━━━ The records ━━━
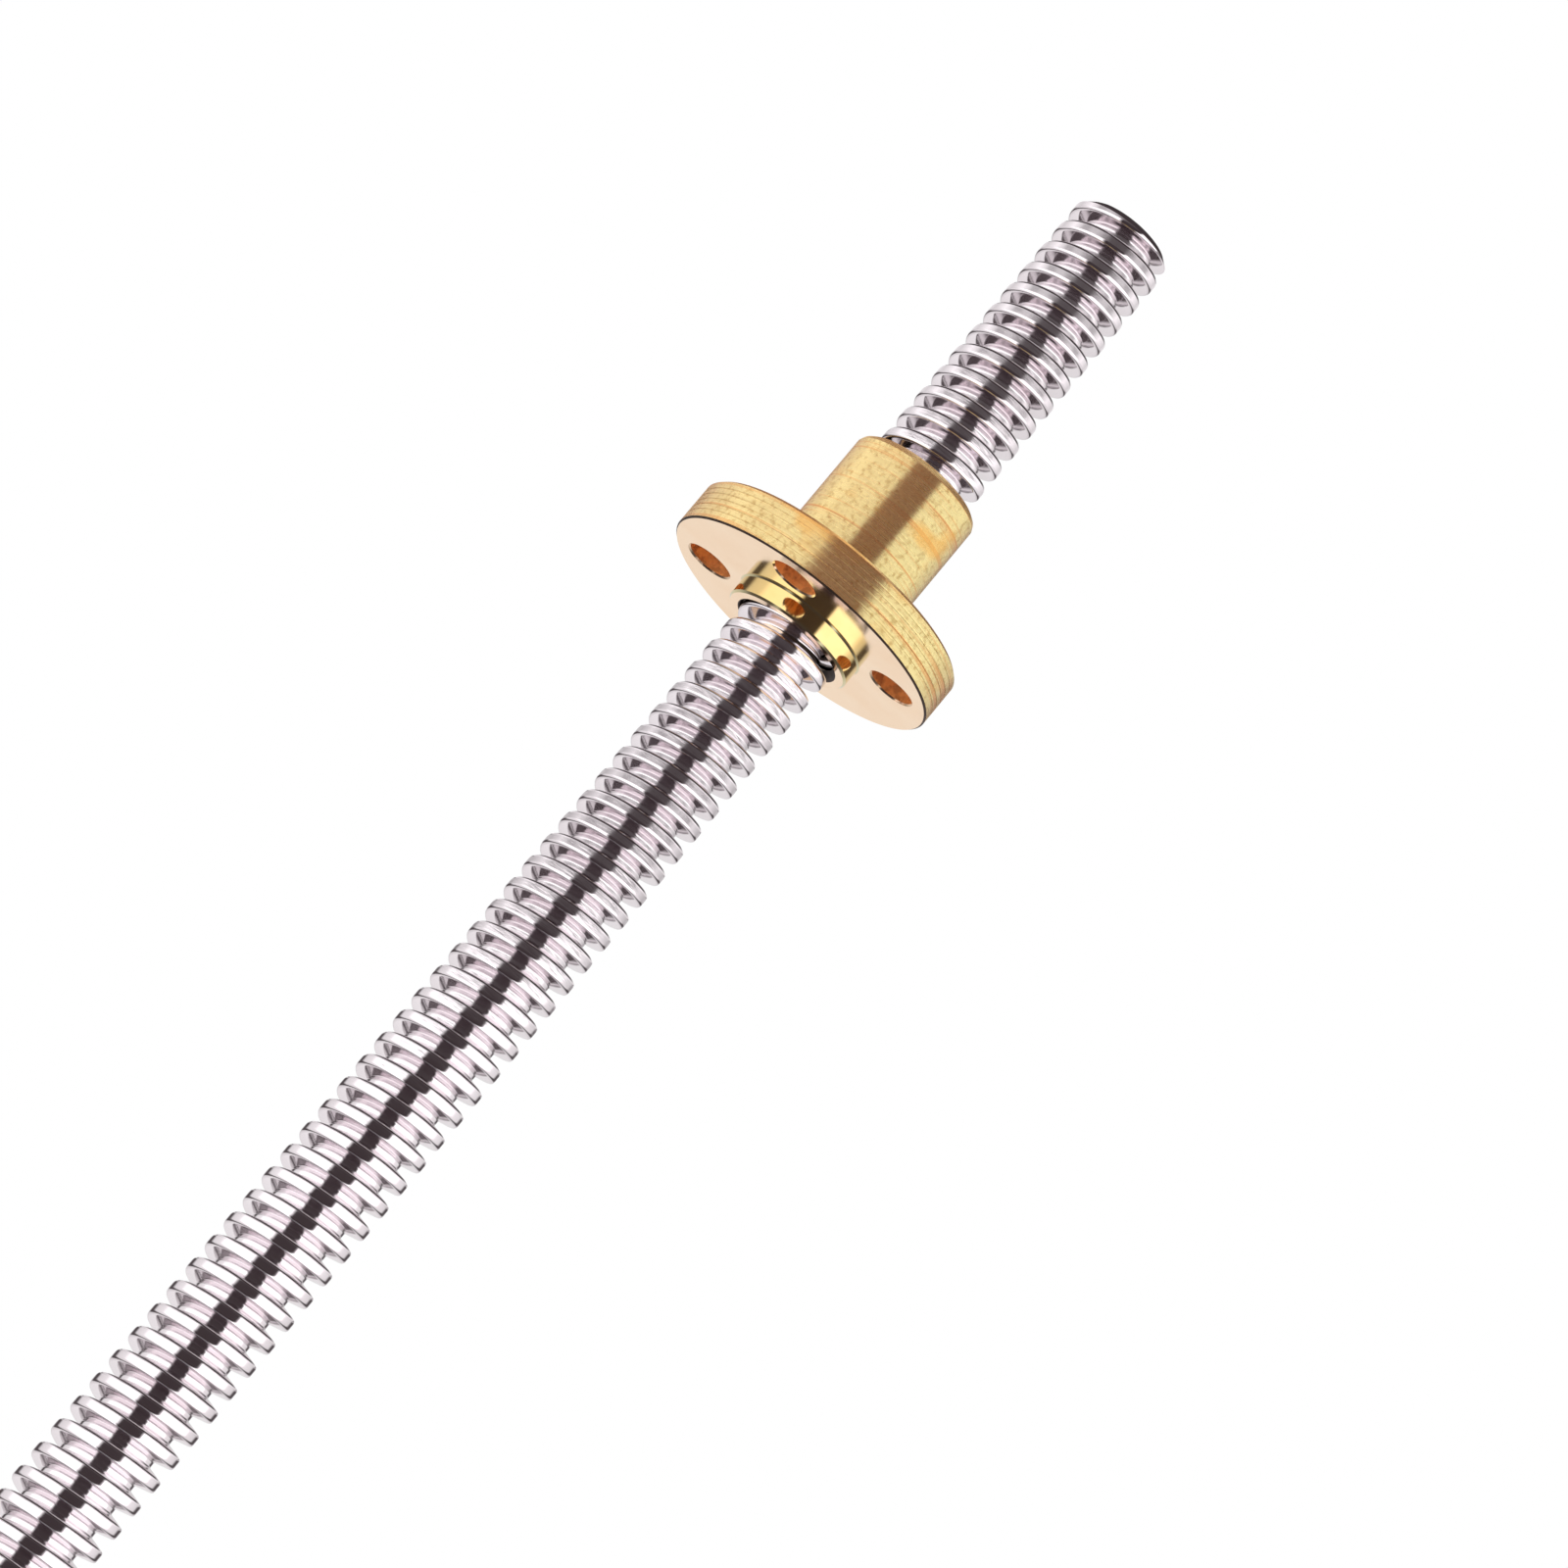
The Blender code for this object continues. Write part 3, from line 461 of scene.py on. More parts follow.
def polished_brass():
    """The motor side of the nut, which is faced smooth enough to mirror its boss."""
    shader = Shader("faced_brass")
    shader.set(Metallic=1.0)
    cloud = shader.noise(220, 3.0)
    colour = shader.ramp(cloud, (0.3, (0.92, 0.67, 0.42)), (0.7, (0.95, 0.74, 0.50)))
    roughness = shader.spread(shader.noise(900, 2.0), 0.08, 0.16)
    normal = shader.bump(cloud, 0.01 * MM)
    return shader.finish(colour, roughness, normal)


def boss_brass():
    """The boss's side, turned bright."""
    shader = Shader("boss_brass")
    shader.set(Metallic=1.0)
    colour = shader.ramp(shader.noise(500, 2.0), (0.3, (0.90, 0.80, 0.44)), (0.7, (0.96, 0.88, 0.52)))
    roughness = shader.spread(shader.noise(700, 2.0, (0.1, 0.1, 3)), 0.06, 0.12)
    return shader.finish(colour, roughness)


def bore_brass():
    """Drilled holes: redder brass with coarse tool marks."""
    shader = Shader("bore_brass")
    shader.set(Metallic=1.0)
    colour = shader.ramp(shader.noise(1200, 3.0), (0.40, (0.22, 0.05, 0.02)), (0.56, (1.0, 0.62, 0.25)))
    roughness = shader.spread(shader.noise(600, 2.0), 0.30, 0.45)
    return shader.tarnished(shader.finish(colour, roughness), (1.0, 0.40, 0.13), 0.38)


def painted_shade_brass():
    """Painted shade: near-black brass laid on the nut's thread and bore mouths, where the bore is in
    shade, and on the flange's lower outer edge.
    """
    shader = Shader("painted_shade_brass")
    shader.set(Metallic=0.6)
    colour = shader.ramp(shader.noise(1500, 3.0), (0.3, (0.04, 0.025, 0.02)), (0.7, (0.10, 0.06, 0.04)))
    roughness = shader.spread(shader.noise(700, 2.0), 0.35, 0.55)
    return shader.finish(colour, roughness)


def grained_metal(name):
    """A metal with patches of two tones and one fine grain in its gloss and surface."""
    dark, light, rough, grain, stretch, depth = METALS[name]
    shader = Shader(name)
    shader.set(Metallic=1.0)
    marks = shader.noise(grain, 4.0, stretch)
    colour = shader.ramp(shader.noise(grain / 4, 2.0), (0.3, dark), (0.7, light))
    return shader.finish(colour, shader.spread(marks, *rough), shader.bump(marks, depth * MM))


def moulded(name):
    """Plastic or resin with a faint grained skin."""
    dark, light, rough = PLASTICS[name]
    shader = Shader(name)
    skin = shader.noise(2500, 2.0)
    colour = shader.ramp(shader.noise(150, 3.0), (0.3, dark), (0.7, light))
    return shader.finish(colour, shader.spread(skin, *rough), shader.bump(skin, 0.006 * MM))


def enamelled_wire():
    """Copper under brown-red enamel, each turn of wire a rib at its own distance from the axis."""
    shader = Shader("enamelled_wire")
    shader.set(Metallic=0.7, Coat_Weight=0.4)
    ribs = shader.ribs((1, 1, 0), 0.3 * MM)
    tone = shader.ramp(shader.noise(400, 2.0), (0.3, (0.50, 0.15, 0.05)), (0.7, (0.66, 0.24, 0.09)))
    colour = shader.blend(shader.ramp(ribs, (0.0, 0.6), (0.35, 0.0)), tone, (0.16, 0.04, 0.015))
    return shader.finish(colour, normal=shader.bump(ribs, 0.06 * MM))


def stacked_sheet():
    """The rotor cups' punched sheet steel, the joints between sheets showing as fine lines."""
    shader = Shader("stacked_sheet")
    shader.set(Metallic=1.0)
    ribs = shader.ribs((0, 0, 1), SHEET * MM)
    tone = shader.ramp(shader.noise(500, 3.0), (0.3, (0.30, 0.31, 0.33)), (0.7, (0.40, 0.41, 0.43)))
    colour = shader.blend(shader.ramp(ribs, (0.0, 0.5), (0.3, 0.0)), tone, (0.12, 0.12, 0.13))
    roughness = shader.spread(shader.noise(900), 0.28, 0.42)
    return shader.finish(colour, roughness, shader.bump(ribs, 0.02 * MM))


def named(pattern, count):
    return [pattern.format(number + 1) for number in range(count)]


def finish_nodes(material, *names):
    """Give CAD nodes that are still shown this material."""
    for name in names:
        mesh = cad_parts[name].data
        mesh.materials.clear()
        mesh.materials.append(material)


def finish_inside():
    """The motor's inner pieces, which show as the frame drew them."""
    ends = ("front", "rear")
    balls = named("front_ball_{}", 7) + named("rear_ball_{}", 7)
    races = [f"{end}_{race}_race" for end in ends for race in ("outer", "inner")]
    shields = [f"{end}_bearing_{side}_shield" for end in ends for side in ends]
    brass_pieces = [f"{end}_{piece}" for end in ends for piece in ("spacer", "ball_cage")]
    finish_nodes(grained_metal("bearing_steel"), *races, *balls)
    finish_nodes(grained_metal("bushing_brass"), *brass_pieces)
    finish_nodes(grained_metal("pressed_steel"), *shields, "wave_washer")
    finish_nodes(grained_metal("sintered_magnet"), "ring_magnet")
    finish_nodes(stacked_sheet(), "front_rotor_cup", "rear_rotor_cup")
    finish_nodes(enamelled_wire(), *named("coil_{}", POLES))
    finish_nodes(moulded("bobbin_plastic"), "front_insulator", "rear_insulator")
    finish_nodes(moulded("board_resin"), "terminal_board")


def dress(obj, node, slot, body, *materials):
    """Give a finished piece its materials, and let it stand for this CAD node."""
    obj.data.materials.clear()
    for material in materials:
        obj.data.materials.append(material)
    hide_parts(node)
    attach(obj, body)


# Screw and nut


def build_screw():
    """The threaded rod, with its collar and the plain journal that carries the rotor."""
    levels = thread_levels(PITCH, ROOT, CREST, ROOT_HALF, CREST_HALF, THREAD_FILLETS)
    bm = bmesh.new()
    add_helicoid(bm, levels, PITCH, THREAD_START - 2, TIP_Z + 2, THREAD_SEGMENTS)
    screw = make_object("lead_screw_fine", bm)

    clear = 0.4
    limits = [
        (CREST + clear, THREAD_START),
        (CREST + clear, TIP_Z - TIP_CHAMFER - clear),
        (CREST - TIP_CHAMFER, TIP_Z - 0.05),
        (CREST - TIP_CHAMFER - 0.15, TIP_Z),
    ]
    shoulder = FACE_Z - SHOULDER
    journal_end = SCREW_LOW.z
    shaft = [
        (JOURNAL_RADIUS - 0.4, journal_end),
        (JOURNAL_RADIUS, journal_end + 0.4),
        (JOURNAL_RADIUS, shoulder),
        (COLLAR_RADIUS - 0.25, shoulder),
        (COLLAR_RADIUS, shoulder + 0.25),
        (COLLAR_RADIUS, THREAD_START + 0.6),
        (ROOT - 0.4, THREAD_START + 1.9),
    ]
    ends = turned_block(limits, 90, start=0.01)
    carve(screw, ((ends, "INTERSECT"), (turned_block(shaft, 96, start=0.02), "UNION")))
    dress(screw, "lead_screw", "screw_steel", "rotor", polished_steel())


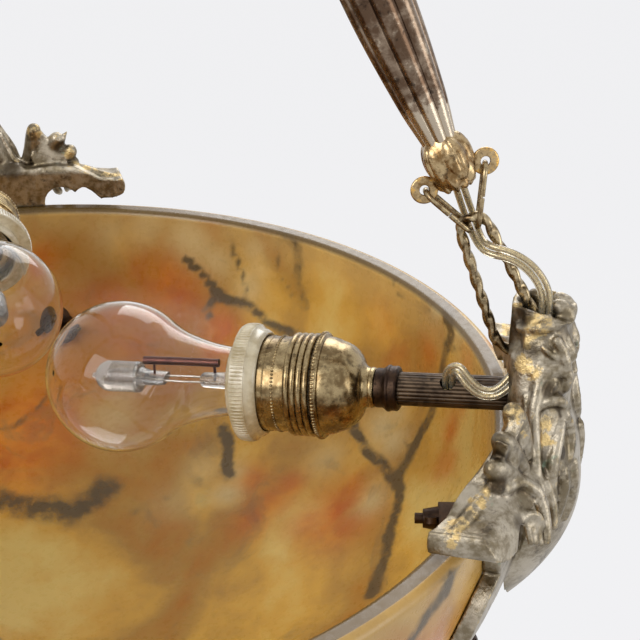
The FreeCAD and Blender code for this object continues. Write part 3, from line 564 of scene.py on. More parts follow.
━━━
**Exercise task**.
Write out the listing once more, matching it exactly.

**Solution**.
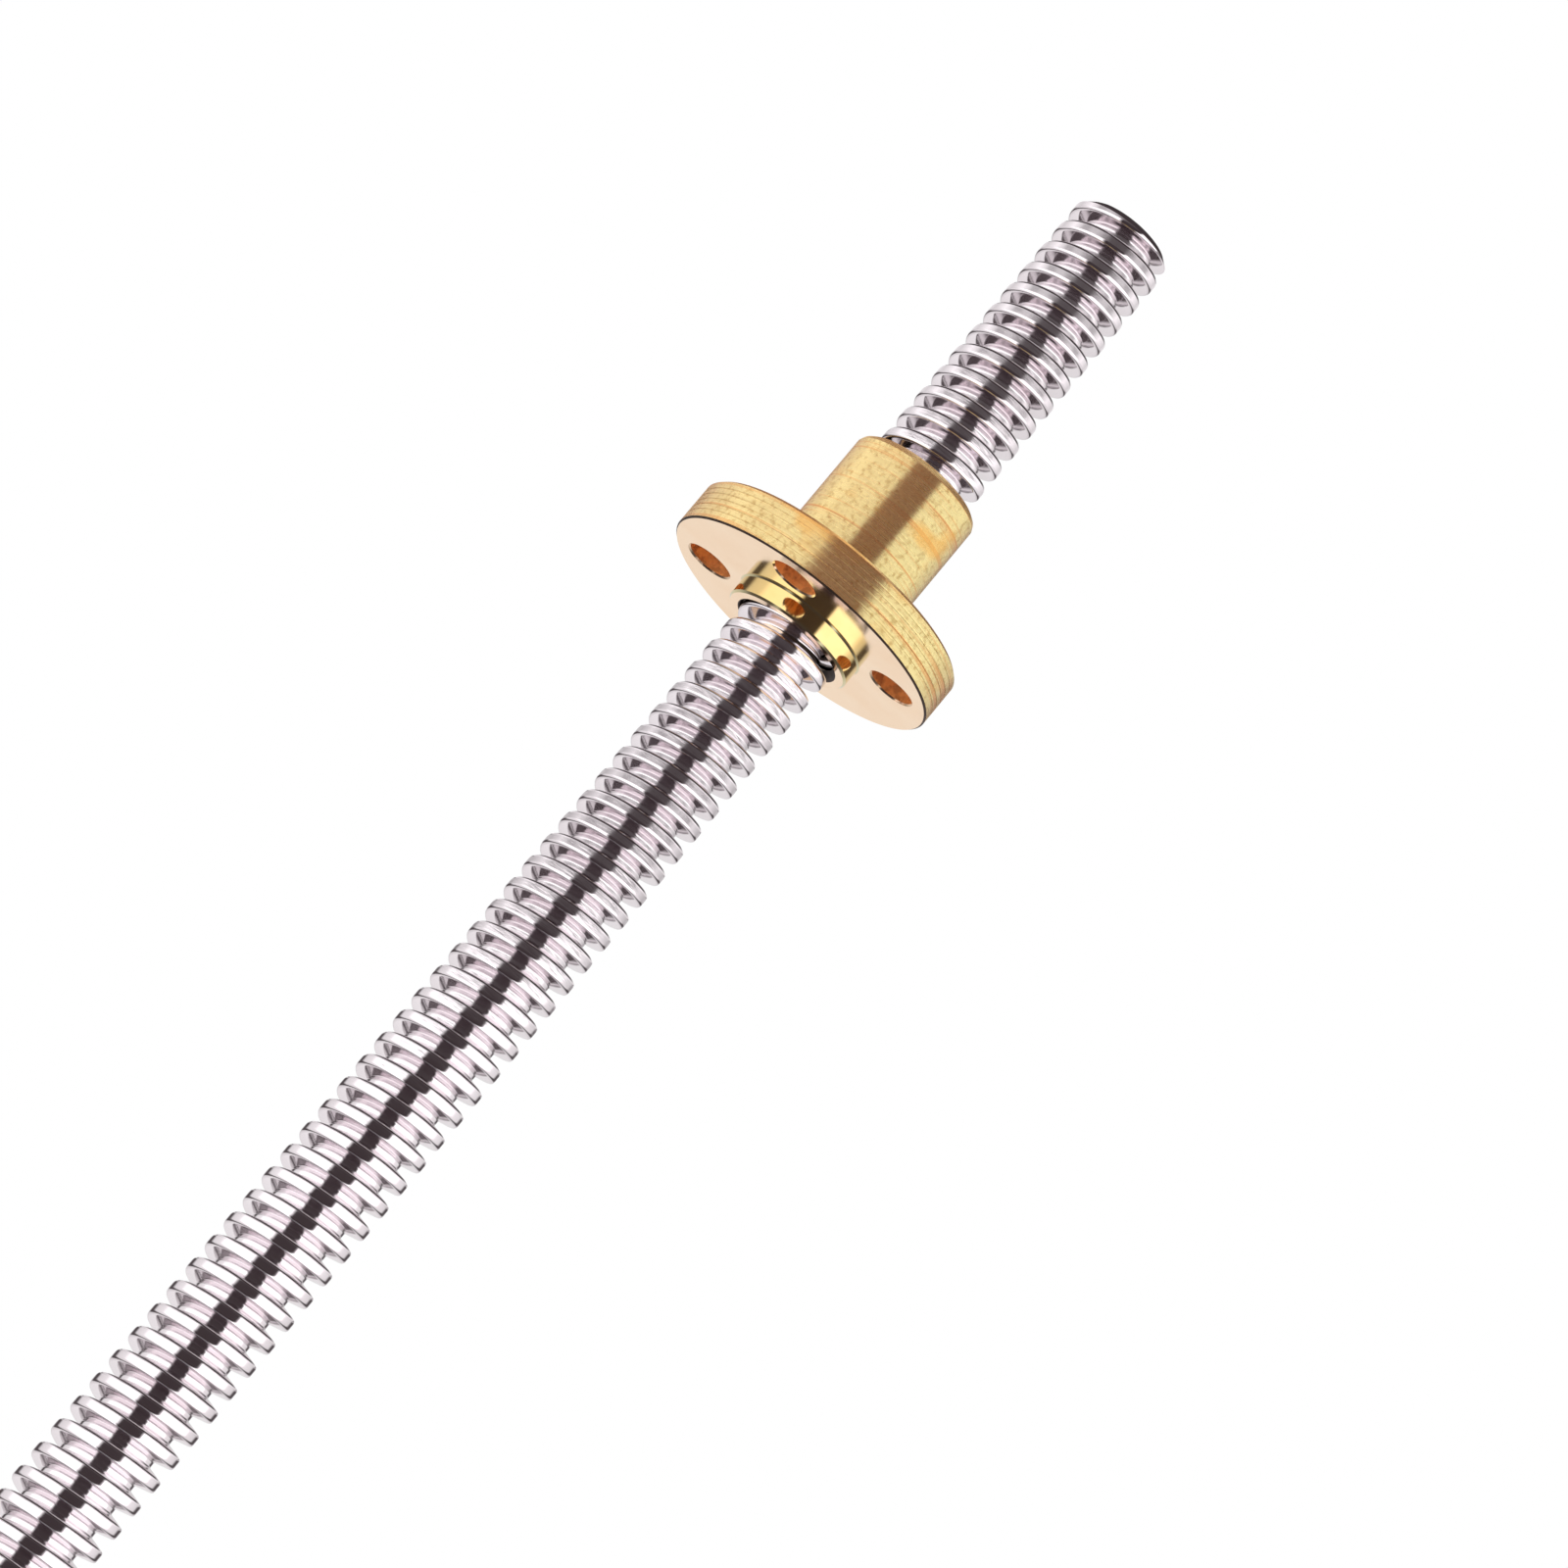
The Blender code for this object continues. Write part 3, from line 461 of scene.py on. More parts follow.
def polished_brass():
    """The motor side of the nut, which is faced smooth enough to mirror its boss."""
    shader = Shader("faced_brass")
    shader.set(Metallic=1.0)
    cloud = shader.noise(220, 3.0)
    colour = shader.ramp(cloud, (0.3, (0.92, 0.67, 0.42)), (0.7, (0.95, 0.74, 0.50)))
    roughness = shader.spread(shader.noise(900, 2.0), 0.08, 0.16)
    normal = shader.bump(cloud, 0.01 * MM)
    return shader.finish(colour, roughness, normal)


def boss_brass():
    """The boss's side, turned bright."""
    shader = Shader("boss_brass")
    shader.set(Metallic=1.0)
    colour = shader.ramp(shader.noise(500, 2.0), (0.3, (0.90, 0.80, 0.44)), (0.7, (0.96, 0.88, 0.52)))
    roughness = shader.spread(shader.noise(700, 2.0, (0.1, 0.1, 3)), 0.06, 0.12)
    return shader.finish(colour, roughness)


def bore_brass():
    """Drilled holes: redder brass with coarse tool marks."""
    shader = Shader("bore_brass")
    shader.set(Metallic=1.0)
    colour = shader.ramp(shader.noise(1200, 3.0), (0.40, (0.22, 0.05, 0.02)), (0.56, (1.0, 0.62, 0.25)))
    roughness = shader.spread(shader.noise(600, 2.0), 0.30, 0.45)
    return shader.tarnished(shader.finish(colour, roughness), (1.0, 0.40, 0.13), 0.38)


def painted_shade_brass():
    """Painted shade: near-black brass laid on the nut's thread and bore mouths, where the bore is in
    shade, and on the flange's lower outer edge.
    """
    shader = Shader("painted_shade_brass")
    shader.set(Metallic=0.6)
    colour = shader.ramp(shader.noise(1500, 3.0), (0.3, (0.04, 0.025, 0.02)), (0.7, (0.10, 0.06, 0.04)))
    roughness = shader.spread(shader.noise(700, 2.0), 0.35, 0.55)
    return shader.finish(colour, roughness)


def grained_metal(name):
    """A metal with patches of two tones and one fine grain in its gloss and surface."""
    dark, light, rough, grain, stretch, depth = METALS[name]
    shader = Shader(name)
    shader.set(Metallic=1.0)
    marks = shader.noise(grain, 4.0, stretch)
    colour = shader.ramp(shader.noise(grain / 4, 2.0), (0.3, dark), (0.7, light))
    return shader.finish(colour, shader.spread(marks, *rough), shader.bump(marks, depth * MM))


def moulded(name):
    """Plastic or resin with a faint grained skin."""
    dark, light, rough = PLASTICS[name]
    shader = Shader(name)
    skin = shader.noise(2500, 2.0)
    colour = shader.ramp(shader.noise(150, 3.0), (0.3, dark), (0.7, light))
    return shader.finish(colour, shader.spread(skin, *rough), shader.bump(skin, 0.006 * MM))


def enamelled_wire():
    """Copper under brown-red enamel, each turn of wire a rib at its own distance from the axis."""
    shader = Shader("enamelled_wire")
    shader.set(Metallic=0.7, Coat_Weight=0.4)
    ribs = shader.ribs((1, 1, 0), 0.3 * MM)
    tone = shader.ramp(shader.noise(400, 2.0), (0.3, (0.50, 0.15, 0.05)), (0.7, (0.66, 0.24, 0.09)))
    colour = shader.blend(shader.ramp(ribs, (0.0, 0.6), (0.35, 0.0)), tone, (0.16, 0.04, 0.015))
    return shader.finish(colour, normal=shader.bump(ribs, 0.06 * MM))


def stacked_sheet():
    """The rotor cups' punched sheet steel, the joints between sheets showing as fine lines."""
    shader = Shader("stacked_sheet")
    shader.set(Metallic=1.0)
    ribs = shader.ribs((0, 0, 1), SHEET * MM)
    tone = shader.ramp(shader.noise(500, 3.0), (0.3, (0.30, 0.31, 0.33)), (0.7, (0.40, 0.41, 0.43)))
    colour = shader.blend(shader.ramp(ribs, (0.0, 0.5), (0.3, 0.0)), tone, (0.12, 0.12, 0.13))
    roughness = shader.spread(shader.noise(900), 0.28, 0.42)
    return shader.finish(colour, roughness, shader.bump(ribs, 0.02 * MM))


def named(pattern, count):
    return [pattern.format(number + 1) for number in range(count)]


def finish_nodes(material, *names):
    """Give CAD nodes that are still shown this material."""
    for name in names:
        mesh = cad_parts[name].data
        mesh.materials.clear()
        mesh.materials.append(material)


def finish_inside():
    """The motor's inner pieces, which show as the frame drew them."""
    ends = ("front", "rear")
    balls = named("front_ball_{}", 7) + named("rear_ball_{}", 7)
    races = [f"{end}_{race}_race" for end in ends for race in ("outer", "inner")]
    shields = [f"{end}_bearing_{side}_shield" for end in ends for side in ends]
    brass_pieces = [f"{end}_{piece}" for end in ends for piece in ("spacer", "ball_cage")]
    finish_nodes(grained_metal("bearing_steel"), *races, *balls)
    finish_nodes(grained_metal("bushing_brass"), *brass_pieces)
    finish_nodes(grained_metal("pressed_steel"), *shields, "wave_washer")
    finish_nodes(grained_metal("sintered_magnet"), "ring_magnet")
    finish_nodes(stacked_sheet(), "front_rotor_cup", "rear_rotor_cup")
    finish_nodes(enamelled_wire(), *named("coil_{}", POLES))
    finish_nodes(moulded("bobbin_plastic"), "front_insulator", "rear_insulator")
    finish_nodes(moulded("board_resin"), "terminal_board")


def dress(obj, node, slot, body, *materials):
    """Give a finished piece its materials, and let it stand for this CAD node."""
    obj.data.materials.clear()
    for material in materials:
        obj.data.materials.append(material)
    hide_parts(node)
    attach(obj, body)


# Screw and nut


def build_screw():
    """The threaded rod, with its collar and the plain journal that carries the rotor."""
    levels = thread_levels(PITCH, ROOT, CREST, ROOT_HALF, CREST_HALF, THREAD_FILLETS)
    bm = bmesh.new()
    add_helicoid(bm, levels, PITCH, THREAD_START - 2, TIP_Z + 2, THREAD_SEGMENTS)
    screw = make_object("lead_screw_fine", bm)

    clear = 0.4
    limits = [
        (CREST + clear, THREAD_START),
        (CREST + clear, TIP_Z - TIP_CHAMFER - clear),
        (CREST - TIP_CHAMFER, TIP_Z - 0.05),
        (CREST - TIP_CHAMFER - 0.15, TIP_Z),
    ]
    shoulder = FACE_Z - SHOULDER
    journal_end = SCREW_LOW.z
    shaft = [
        (JOURNAL_RADIUS - 0.4, journal_end),
        (JOURNAL_RADIUS, journal_end + 0.4),
        (JOURNAL_RADIUS, shoulder),
        (COLLAR_RADIUS - 0.25, shoulder),
        (COLLAR_RADIUS, shoulder + 0.25),
        (COLLAR_RADIUS, THREAD_START + 0.6),
        (ROOT - 0.4, THREAD_START + 1.9),
    ]
    ends = turned_block(limits, 90, start=0.01)
    carve(screw, ((ends, "INTERSECT"), (turned_block(shaft, 96, start=0.02), "UNION")))
    dress(screw, "lead_screw", "screw_steel", "rotor", polished_steel())


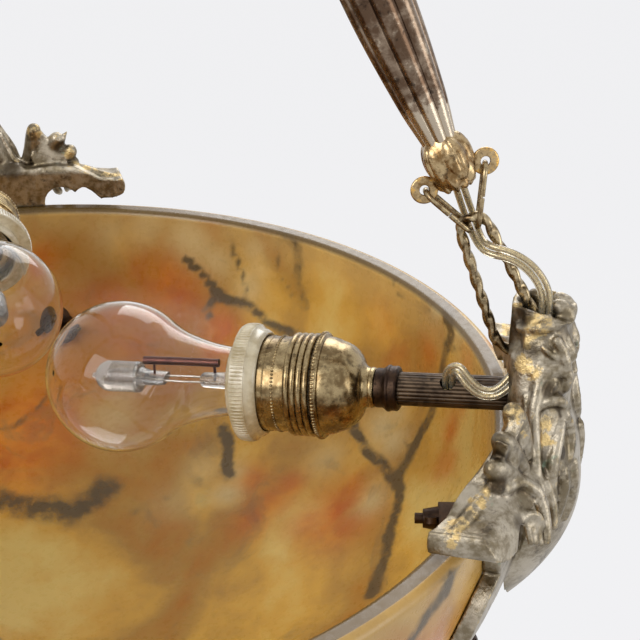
The FreeCAD and Blender code for this object continues. Write part 3, from line 564 of scene.py on. More parts follow.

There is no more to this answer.